Chalmers himself has argued that the looping problem is asymmetric. Realist intuitions about phenomenal consciousness—the intuition that experience is real and irreducible—have a distinctive epistemic status because they arise from direct acquaintance. We don't merely infer that pain hurts; we are acquainted with its hurting. If acquaintance provides a form of epistemic access that is more basic than theoretical inference, then explaining away hard-problem intuitions requires undermining a source of evidence that is more secure than the theories used to undermine it. Whether acquaintance really has this privileged epistemic status is, of course, precisely what is in dispute.
TakeawayAny theory that explains away our deepest intuitions about consciousness must also explain why we should trust the cognitive capacities underwriting that very explanation—a recursive challenge that no position in the debate has fully resolved.
The meta-problem doesn't replace the hard problem—it pressurizes it. By demanding that every theory of consciousness account for why consciousness seems hard to explain, Chalmers has made the debate more empirically accountable. The gap between appearance and reality, which philosophy has always navigated, now applies to our most basic judgments about our own minds.

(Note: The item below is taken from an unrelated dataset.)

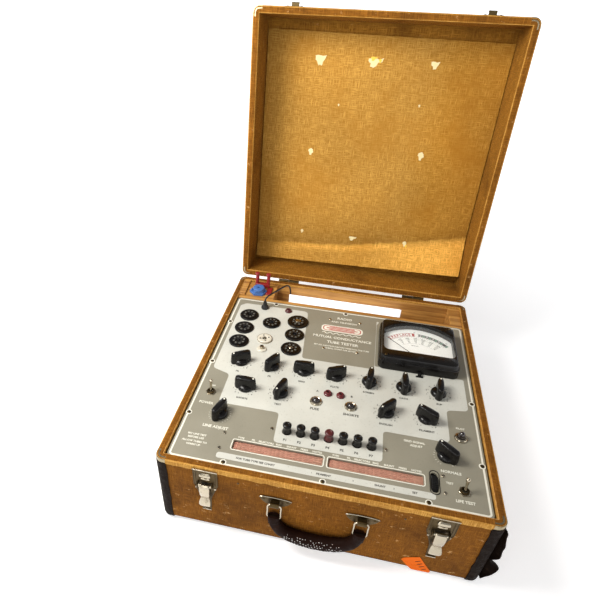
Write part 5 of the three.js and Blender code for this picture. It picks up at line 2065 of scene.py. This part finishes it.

What emerges is a landscape of genuine philosophical risk. The illusionist accepts the cost of denying what seems most obvious. The realist accepts the cost of positing what science may never reach. The meta-problem forces both sides to be explicit about their epistemological commitments—about which intuitions to trust, which to explain away, and how to adjudicate the difference.
Perhaps the most honest conclusion is that the meta-problem reveals something fundamental about the limits of self-knowledge. We are systems trying to understand what it is to be a system that understands. The recursion may not have a clean exit—and recognizing that may itself be a form of philosophical progress.